Recorded data:
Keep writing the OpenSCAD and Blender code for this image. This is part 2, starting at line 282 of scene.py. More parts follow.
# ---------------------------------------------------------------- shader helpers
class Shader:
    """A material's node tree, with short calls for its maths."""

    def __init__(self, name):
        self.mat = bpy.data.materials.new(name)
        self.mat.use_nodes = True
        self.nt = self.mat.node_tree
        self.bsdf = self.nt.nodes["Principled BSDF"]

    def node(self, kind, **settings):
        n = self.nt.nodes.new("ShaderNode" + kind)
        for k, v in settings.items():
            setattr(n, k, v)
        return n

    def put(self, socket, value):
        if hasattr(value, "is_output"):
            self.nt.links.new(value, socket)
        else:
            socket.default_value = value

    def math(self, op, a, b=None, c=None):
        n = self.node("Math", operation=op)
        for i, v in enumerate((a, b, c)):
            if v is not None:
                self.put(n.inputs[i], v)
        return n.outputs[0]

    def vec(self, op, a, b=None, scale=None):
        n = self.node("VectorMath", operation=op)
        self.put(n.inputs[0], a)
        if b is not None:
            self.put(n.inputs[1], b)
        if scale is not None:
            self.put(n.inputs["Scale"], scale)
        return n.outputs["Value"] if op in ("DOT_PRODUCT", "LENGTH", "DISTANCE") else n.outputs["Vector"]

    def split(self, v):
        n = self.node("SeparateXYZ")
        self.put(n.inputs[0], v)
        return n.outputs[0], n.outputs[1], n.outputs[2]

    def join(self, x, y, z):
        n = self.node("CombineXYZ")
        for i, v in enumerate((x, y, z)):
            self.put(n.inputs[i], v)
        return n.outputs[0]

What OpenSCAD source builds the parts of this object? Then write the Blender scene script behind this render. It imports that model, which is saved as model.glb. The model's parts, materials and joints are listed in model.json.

What needs to be done: Extract all lines as given.

Result for this exercise:
Keep writing the OpenSCAD and Blender code for this image. This is part 2, starting at line 282 of scene.py. More parts follow.
# ---------------------------------------------------------------- shader helpers
class Shader:
    """A material's node tree, with short calls for its maths."""

    def __init__(self, name):
        self.mat = bpy.data.materials.new(name)
        self.mat.use_nodes = True
        self.nt = self.mat.node_tree
        self.bsdf = self.nt.nodes["Principled BSDF"]

    def node(self, kind, **settings):
        n = self.nt.nodes.new("ShaderNode" + kind)
        for k, v in settings.items():
            setattr(n, k, v)
        return n

    def put(self, socket, value):
        if hasattr(value, "is_output"):
            self.nt.links.new(value, socket)
        else:
            socket.default_value = value

    def math(self, op, a, b=None, c=None):
        n = self.node("Math", operation=op)
        for i, v in enumerate((a, b, c)):
            if v is not None:
                self.put(n.inputs[i], v)
        return n.outputs[0]

    def vec(self, op, a, b=None, scale=None):
        n = self.node("VectorMath", operation=op)
        self.put(n.inputs[0], a)
        if b is not None:
            self.put(n.inputs[1], b)
        if scale is not None:
            self.put(n.inputs["Scale"], scale)
        return n.outputs["Value"] if op in ("DOT_PRODUCT", "LENGTH", "DISTANCE") else n.outputs["Vector"]

    def split(self, v):
        n = self.node("SeparateXYZ")
        self.put(n.inputs[0], v)
        return n.outputs[0], n.outputs[1], n.outputs[2]

    def join(self, x, y, z):
        n = self.node("CombineXYZ")
        for i, v in enumerate((x, y, z)):
            self.put(n.inputs[i], v)
        return n.outputs[0]

What OpenSCAD source builds the parts of this object? Then write the Blender scene script behind this render. It imports that model, which is saved as model.glb. The model's parts, materials and joints are listed in model.json.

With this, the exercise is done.